One of the best ways to develop an empathetic understanding of your product is to, if possible, use it yourself as often as you can. Take that exercise a step further and try using your competitors’ products to whatever extent is possible to you. This will help you develop a much less academic, more practical understanding of how your product differs.
To maintain a high level of product knowledge, make sure to schedule regular syncs with your product management/development team. A strong understanding of the past, current, and future state of your product will help you craft better messaging.
Product knowledge alone does not make PMMs uniquely valuable. Contextualizing that deep product knowledge by combining it with equally deep knowledge of how and why customers use it is expertise uniquely wielded by product marketers.
Customer Centricity
Product knowledge in a vacuum can be dangerous. Avoid making assumptions about the value of your product and its use cases. Instead, tap into your customer base for that information.
Sit in on customer calls as regularly as possible. Better yet, work with your account managers to arrange interviews with customers across a variety of verticals, personas, use cases, etc. Try to understand their goals, challenges, and how your product is helping them advance higher-level goals. Product use cases, purchase motivators, and terminology customers employ may differ from any assumptions you’ve made.
To maintain an ongoing understanding of your customers and accrue a greater number of data points, try to add your own questions into regularly scheduled customer surveys.
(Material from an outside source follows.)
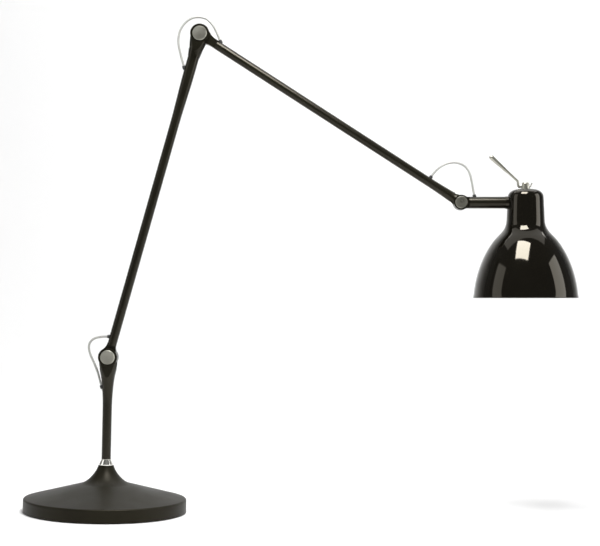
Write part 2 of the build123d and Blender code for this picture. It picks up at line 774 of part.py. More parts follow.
def lamp_glass(neck, cap_end):
    """Round glass of the lamp, open where its neck is cemented into the cap."""
    edges = []
    for wall in (0.0, lamp_glass_wall):
        ball = lamp_glass_radius - wall
        centre = -lamp_glass_drop
        top = Line(at(neck - wall, cap_end + 4.0), at(neck - wall, cap_end))
        flow = Spline(at(neck - wall, cap_end), at(ball, centre), tangents=[(0, 0, -1), (0, 0, -1)])
        lower = ThreePointArc(
            at(ball, centre), at(ball * math.sin(math.pi / 4), centre - ball * math.cos(math.pi / 4)),
            at(0, centre - ball),
        )
        edges += [top, flow, lower]
    edges.append(Line(at(neck, cap_end + 4.0), at(neck - lamp_glass_wall, cap_end + 4.0)))
    bottom = -lamp_glass_drop - lamp_glass_radius
    edges.append(Line(at(0, bottom), at(0, bottom + lamp_glass_wall)))
    return turned(*edges)


def make_switch():
    """Rotary switch under the dome, and the lever that turns it."""
    module_top = shade_top - shade_wall - 3.0
    module_bottom = module_top - switch_height
    bush_top = shade_top + switch_nut_height - face_gap
    shaft_hole = upright(shaft_radius + running_gap, module_bottom + 2, bush_top + 1)
    module = upright(switch_radius, module_bottom, module_top)
    module = chamfer(module.edges().filter_by(GeomType.CIRCLE), 0.6)
    module += upright(switch_bush_radius + 1.0, module_top, shade_top - shade_wall - face_gap)
    module += upright(switch_bush_radius, module_top, bush_top)
    keep("switch_body", module - shaft_hole, shade_frame)
    nut = sleeve(switch_nut_radius, switch_bush_radius, shade_top, shade_top + switch_nut_height)
    keep("switch_nut", nut, shade_frame)

    plate_low = shade_top + switch_nut_height + face_gap
    plate_high = plate_low + lever_plate_thickness
    middle = (plate_low + plate_high) / 2
    nut_top = plate_high + hub_nut_height
    shaft = upright(shaft_radius, module_bottom + 2 + face_gap, nut_top - 2)
    keep("switch_shaft", shaft, shade_frame)

    plate = upright(lever_plate_radius, plate_low, plate_high)
    plate += Pos(-lever_plate_radius, 0, middle) * Box(6.0, 4.4, lever_plate_thickness)
    bend = at(lever_rise[0], middle + lever_rise[1])
    tip = at(*lever_tip)
    reach = tip - bend
    rod_path = FilletPolyline(
        at(-lever_plate_radius - 1.0, middle), at(lever_foot, middle), bend, bend + reach * 0.3,
        radius=list(lever_bends),
    )
    rod_section = Plane(rod_path @ 0, z_dir=(-1, 0, 0)) * Circle(lever_root_radius)
    lever = plate + sweep(rod_section, rod_path)
    handle_length = reach.length - lever_tip_radius
    low = (Align.CENTER, Align.CENTER, Align.MIN)
    handle = Pos(0, 0, 0.2 * handle_length) * Cone(
        lever_root_radius, lever_tip_radius, 0.8 * handle_length, align=low
    )
    handle += Pos(0, 0, handle_length) * Sphere(lever_tip_radius)
    lever += Plane(bend, z_dir=reach) * handle
    stub_path = FilletPolyline(
        at(lever_plate_radius - 1.5, middle), at(stub_foot, middle), at(stub_tip[0], middle + stub_tip[1]),
        radius=stub_bend,
    )
    lever += sweep(Plane(stub_path @ 0, z_dir=(1, 0, 0)) * Circle(stub_radius), stub_path)
    lever -= upright(shaft_radius, 0, nut_top)
    keep("switch_lever", lever, shade_frame)

    dome_edge = at(hub_nut_radius, plate_high + 0.55 * hub_nut_height)
    hub = turned(
        Line(at(0, plate_high), at(hub_nut_radius, plate_high)),
        Line(at(hub_nut_radius, plate_high), dome_edge),
        Spline(dome_edge, at(0, nut_top), tangents=[(0, 0, 1), (-1, 0, 0)]),
        Line(at(0, nut_top), at(0, plate_high)),
    )
    for index in range(knurl_count):
        turn = 360 * index / knurl_count
        hub -= Rot(0, 0, turn) * Pos(hub_nut_radius + 0.1, 0, 0) * upright(knurl_radius, 0, nut_top)
    hub -= upright(shaft_radius, 0, nut_top - 2)
    keep("hub_nut", hub, shade_frame)


def make_flex():
    """Every length of the flex, from the terminal block to the lampholder."""
    print("bend radii:", ", ".join(f"{radius:.1f}" for radius in flex_radii))
    for name, (first, last) in flex_parts.items():
        tube, length = flex_tube(first, last, cable_diameter)
        expected = math.pi * cable_diameter ** 2 / 4 * length
        print(f"{name}: {length:.1f} mm long, volume {tube.volume:.1f}, section times length {expected:.1f}")
        keep(name, tube)


def main():
    """Build every piece and write one STEP file for each."""
    make_foot()
    make_swivel()
    make_arms()
    make_pivots()
    make_shade()
    make_switch()
    make_flex()
    os.makedirs("parts", exist_ok=True)
    for name, solid in nodes.items():
        export_step(solid, f"parts/{name}.step")
    print(len(nodes), "nodes")


main()
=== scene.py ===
"""Looks of a jointed desk lamp: finishes, spun skins, flexes, bushes, lights and camera."""

import logging
import math
from dataclasses import dataclass
from enum import Enum

import bpy
from mathutils import Matrix, Vector


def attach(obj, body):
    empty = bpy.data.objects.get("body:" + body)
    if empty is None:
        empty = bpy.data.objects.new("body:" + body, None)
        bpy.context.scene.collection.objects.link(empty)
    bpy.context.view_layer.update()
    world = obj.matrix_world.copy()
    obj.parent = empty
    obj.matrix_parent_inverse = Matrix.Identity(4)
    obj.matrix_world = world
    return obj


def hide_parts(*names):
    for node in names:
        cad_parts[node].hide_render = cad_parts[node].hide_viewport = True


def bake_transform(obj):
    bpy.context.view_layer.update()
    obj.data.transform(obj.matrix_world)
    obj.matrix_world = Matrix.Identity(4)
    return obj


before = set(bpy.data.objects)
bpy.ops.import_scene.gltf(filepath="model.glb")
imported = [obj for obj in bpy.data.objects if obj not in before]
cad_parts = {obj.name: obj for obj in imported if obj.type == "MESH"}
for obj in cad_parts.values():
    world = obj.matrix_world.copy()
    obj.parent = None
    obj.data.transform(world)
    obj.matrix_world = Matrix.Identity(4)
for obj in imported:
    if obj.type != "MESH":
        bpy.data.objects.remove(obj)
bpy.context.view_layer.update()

log = logging.getLogger("desk_lamp")

Point = tuple[float, float]
Colour = tuple[float, float, float]
Tree = bpy.types.NodeTree
Socket = bpy.types.NodeSocket

MM = 0.001
MERGE_DISTANCE = 0.000005
SEED_SIZE = 0.001
SMOOTH_ANGLE = 32.0
ROUND_ANGLE = 50.0
SOFT_ANGLE = 60.0
PATCHES_PER_METRE = 22.0
BUMP_STRENGTH = 0.6


class Body(Enum):
    """Bodies of the lamp that a piece can move with."""

    BASE = "base"
    POST = "post"
    LOWER_ARM = "lower_arm"
    UPPER_ARM = "upper_arm"
    FOREARM = "forearm"
    HEAD = "head"
    LEVER = "lever"


class Pattern(Enum):
    """How a finish varies over the surface."""

    SPRAYED = "even film with a faint peel"
    BRUSHED = "fine lines round the axis"
    CAST = "coarse sand-cast skin"
    MOULDED = "soft mottled moulding"
    FIBRE = "matted fibres"
    TWISTED = "twisted cores under a clear sheath"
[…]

Most organizations survey customers with the goal of learning how to better develop product capabilities and service offerings. By adding a handful of questions that focus on business-level goals and challenges, product marketers can establish and maintain an understanding of buyer motivations.
The last piece of the puzzle is possessing a firm grip of the market forces that influence your product and customers every day.
Market Mastery
Product marketers need to possess unrivaled knowledge of two market forces: competitors and wider macroeconomic trends. Whether we like it or not, these factors influence buying decisions, product roadmap, and more.
Competitive Forces
Understanding where your competitors fit into your market will help you take a customer-centric, competitor-conscious approach to everything you do. Start by identifying your competitors and assigning them tiers (direct competitors, indirect competitors, aspirational, etc).
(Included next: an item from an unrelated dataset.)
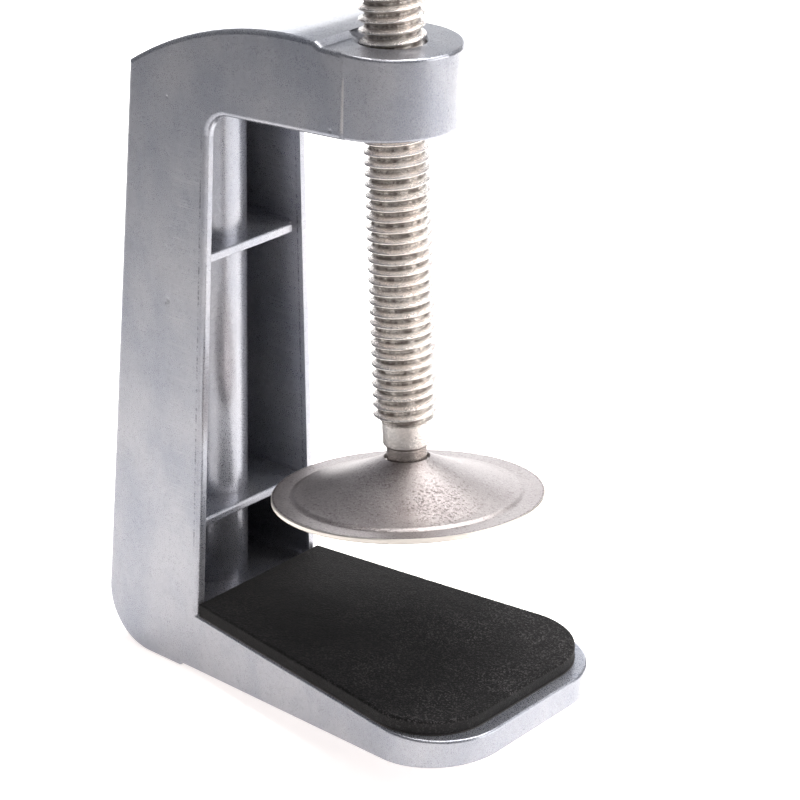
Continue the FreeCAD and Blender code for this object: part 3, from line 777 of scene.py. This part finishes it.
radii = [disc_radius - edge_break, *rim_radii]
for i in range(ring_points + 1):
    radii.append(ring_outer - (ring_outer - ring_inner) * i / ring_points)
for i in range(1, cone_points + 1):
    radii.append(ring_inner - (ring_inner - hole_radius - lip_inset) * i / cone_points)
under = [(r, rim_low + sheet_height(r)) for r in radii]
over = [(r, z + sheet_thick) for r, z in under]
rim_edge = [(disc_radius, rim_low + edge_break), (disc_radius, rim_low + sheet_thick - edge_burr)]
lip = [(hole_radius, disc_top - sheet_thick + lip_round), (hole_radius, disc_top - lip_round)]
closed = list(reversed(under)) + rim_edge + over + list(reversed(lip))
shell = bmesh.new()
lathe(shell, closed + closed[:1], disc_columns)
bmesh.ops.remove_doubles(shell, verts=shell.verts, dist=1e-7)
for vertex in shell.verts:
    around = math.atan2(vertex.co.y, vertex.co.x)
    out = vertex.co.xy.length / disc_radius
    vertex.co.z += disc_warp * out * (math.sin(2 * around + 0.6) + 0.5 * math.sin(5 * around))
bmesh.ops.transform(shell, matrix=disc_place, verts=shell.verts)
bmesh.ops.recalc_face_normals(shell, faces=shell.faces)
disc = linked("pressure_disc_stamped", shell)
disc.data.shade_smooth()
disc.data.set_sharp_from_angle(angle=math.radians(35))

satin, tree, shader = new_finish("satin_steel", Metallic=1.0)
where, axes, out = turned_axes(tree, disc_place)
grain = noise(tree, 4200.0, 3.0)
rolled = noise(tree, 1.0, 3.0, (260.0, 2600.0, 260.0), where=where)
cloud = noise(tree, 95.0, 4.0, rough=0.6)
# One patch of the cone is lightly pitted.
spot = add(tree, "ShaderNodeVectorMath", operation="DISTANCE")
tree.links.new(where, spot.inputs[0])
spot.inputs[1].default_value = (0.0104, -0.0050, rim_low + 0.0022)
pitted = ramp(tree, spot.outputs["Value"], 0.0070, 0.0030)
pits = ramp(tree, noise(tree, 2300.0, 3.0, rough=0.65), 0.45, 0.64)
# Painted reflection: the rim's edge gets a pale cream colour that stands for the white table mirrored in
# it.
edge = ramp(tree, out, disc_radius - 0.00020, disc_radius - 0.00006)
colour = blend_colours(tree, ramp(tree, cloud, 0.3, 0.7), (0.34, 0.300, 0.295), (0.43, 0.395, 0.390))
specks = ramp(tree, noise(tree, 2300.0, 3.0, rough=0.75), 0.52, 0.66)
colour = tint(tree, colour, specks, 0.55, (0.14, 0.115, 0.11))
colour = tint(tree, colour, ramp(tree, grain, 0.50, 0.70), 0.40, (0.66, 0.62, 0.61))
colour = tint(tree, colour, maths(tree, "MULTIPLY", pits, pitted), 0.45, (0.16, 0.13, 0.125))
colour = blend_colours(tree, edge, colour, (0.90, 0.84, 0.77))
burr = between(tree, out, disc_radius - 0.00042, disc_radius - 0.00018, 0.00006)
burr = maths(tree, "MULTIPLY", burr, ramp(tree, noise(tree, 1800.0, 4.0, rough=0.8), 0.40, 0.58))
colour = tint(tree, colour, burr, 0.70, (0.07, 0.05, 0.045))
tree.links.new(colour, shader.inputs["Base Color"])
gloss = maths(tree, "ADD", ramp(tree, cloud, 0.3, 0.7, 0.30, 0.38), maths(tree, "MULTIPLY", grain, 0.12))
tree.links.new(gloss, shader.inputs["Roughness"])
relief = bump(tree, rolled, 0.25, 0.00001)
sunk = maths(tree, "MULTIPLY", maths(tree, "SUBTRACT", 1.0, pits), pitted)
relief = bump(tree, sunk, 0.8, 0.00006, relief)
relief = bump(tree, noise(tree, 2300.0, 3.0, rough=0.7), 0.7, 0.00008, relief)
relief = bump(tree, grain, 0.40, 0.00002, relief)
tree.links.new(relief, shader.inputs["Normal"])
disc.data.materials.append(satin)
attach(disc, "disc")
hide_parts("pressure_disc")

# --- washer under the disc ------------------------------------------------------------------
# A punched steel washer, trapped on the neck by the peened end; it stops the disc from dropping off.
# It has the same satin finish as the disc.
coat("disc_washer", satin)

# --- tommy bar ------------------------------------------------------------------------------
# A length of 5 mm drawn rod through the head, nickel plated like the screw, with drawing lines. It
# slides in the cross hole until a cap stops it.
drawn, tree, shader = new_finish("drawn_plate", Metallic=1.0)
lines = noise(tree, 1.0, 3.0, (5000.0, 120.0, 5000.0))
dull = noise(tree, 260.0, 4.0)
colour = blend_colours(tree, ramp(tree, dull, 0.3, 0.7), (0.44, 0.415, 0.385), (0.55, 0.525, 0.49))
colour = tint(tree, colour, ramp(tree, lines, 0.55, 0.75), 0.40, (0.28, 0.26, 0.24))
tree.links.new(colour, shader.inputs["Base Color"])
tree.links.new(ramp(tree, lines, 0.3, 0.7, 0.24, 0.40), shader.inputs["Roughness"])
tree.links.new(bump(tree, lines, 0.3, 0.00001), shader.inputs["Normal"])
coat("tommy_bar", drawn)

# --- bar caps -------------------------------------------------------------------------------
# Two dip-moulded caps of black vinyl, pushed over the bar's ends. They are wider than the cross hole,
# so they keep the bar in the head.
vinyl, tree, shader = new_finish("dipped_vinyl", Roughness=0.42)
skin = noise(tree, 1800.0, 3.0)
colour = blend_colours(tree, noise(tree, 300.0, 3.0), (0.014, 0.014, 0.015), (0.026, 0.026, 0.027))
tree.links.new(colour, shader.inputs["Base Color"])
tree.links.new(ramp(tree, skin, 0.3, 0.7, 0.36, 0.52), shader.inputs["Roughness"])
tree.links.new(bump(tree, skin, 0.3, 0.00003), shader.inputs["Normal"])
for name in ("bar_cap_near", "bar_cap_far"):
    coat(name, vinyl)

# --- post lock ------------------------------------------------------------------------------
# A black oxide socket set screw in the back of the spine pushes a white nylon shoe against the post,
# and the soft shoe keeps the screw's end from marking it.
oxide, tree, shader = new_finish("black_oxide", Metallic=0.9)
skin = noise(tree, 2200.0, 3.0)
colour = blend_colours(tree, skin, (0.028, 0.028, 0.031), (0.060, 0.058, 0.060))
tree.links.new(colour, shader.inputs["Base Color"])
tree.links.new(ramp(tree, skin, 0.3, 0.7, 0.28, 0.44), shader.inputs["Roughness"])
tree.links.new(bump(tree, skin, 0.25, 0.00002), shader.inputs["Normal"])
nylon, tree, shader = new_finish("white_nylon", Roughness=0.5, Subsurface_Weight=0.1)
skin = noise(tree, 1600.0, 3.0)
colour = blend_colours(tree, skin, (0.76, 0.745, 0.70), (0.84, 0.83, 0.79))
tree.links.new(colour, shader.inputs["Base Color"])
tree.links.new(bump(tree, skin, 0.2, 0.00002), shader.inputs["Normal"])
for name, finish, slot in (("lock_screw", oxide, "black_oxide_steel"), ("lock_shoe", nylon, "white_nylon")):
    coat(name, finish)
Perform a competitive analysis of each. Go beyond a feature comparison and try to understand their key messaging/positioning points, why their customers elected to buy from them, and the direction in which they’re developing their product.
Once you’ve established your competitive landscape, be sure to monitor competitors for changes to messaging, new product features, and anything else capable of blindsiding your sales, product development, and executive teams.
Macroeconomic Forces
Understanding the broader macroeconomic forces at play in your market is critical. Industry growth statistics, changes in buyer behavior, new tactics/strategies, changes in government policy - the specific forces will differ by industry. Try to focus on figures that can help sales prove value, trends that will impact customer purchase decisions, and anything that might impact product roadmap priorities.
Industry-specific publications, outlook reports from firms like Deloitte or McKinsey, or analyst inquiries with firms like Gartner and Forrester are some of the best sources of this information.
With a firm grip on these three key pillars of product marketing and an understanding of the context each provides the other, product marketers can provide unique insights and deliverables.
Leveraging Subject Matter Expertise
When faced with an endless array of responsibilities, product marketers should focus on those that best leverage their unique balance of product/customer/market expertise. These are three examples of contributions product marketers are uniquely positioned to make when they achieve subject matter expertise.
Sales Enablement
Competitor battlecards are a prime example of enablement collateral that requires an equally strong understanding of your product, your customers, and your market. Effective battlecards include product differentiators, competitor kill points, customer proof points, and more. The best are constantly updated with new information to avoid decreasing adoption. Battlecards produced by sales, product, or other teams often lack this important balance of information.
When key clients or prospective buyers have complicated questions, product marketers are often the best people to provide answers. Product marketers are uniquely able to answer product-related questions while also factoring in related market forces that justify decisions and customer proof points that add purchase confidence. Bringing in a product marketing subject matter expert can often provide buyers with the confidence needed to move forward when a deal stagnates.
Executive Guidance
Product marketers should be as strategic as they are tactical. According to the Product Marketing Alliance’s report, 67% of C-suite executives invite product marketing to leadership meetings. By serving as the subject matter expert for all things product, customer, and market-related, product marketers can ensure that they will always have a seat at the executive table.
Product marketing should be a hub of knowledge in any organization. By establishing, maintaining, and proactively exercising your subject matter expertise, you can quickly find yourself uniquely positioned to make highly valuable contributions across your organization.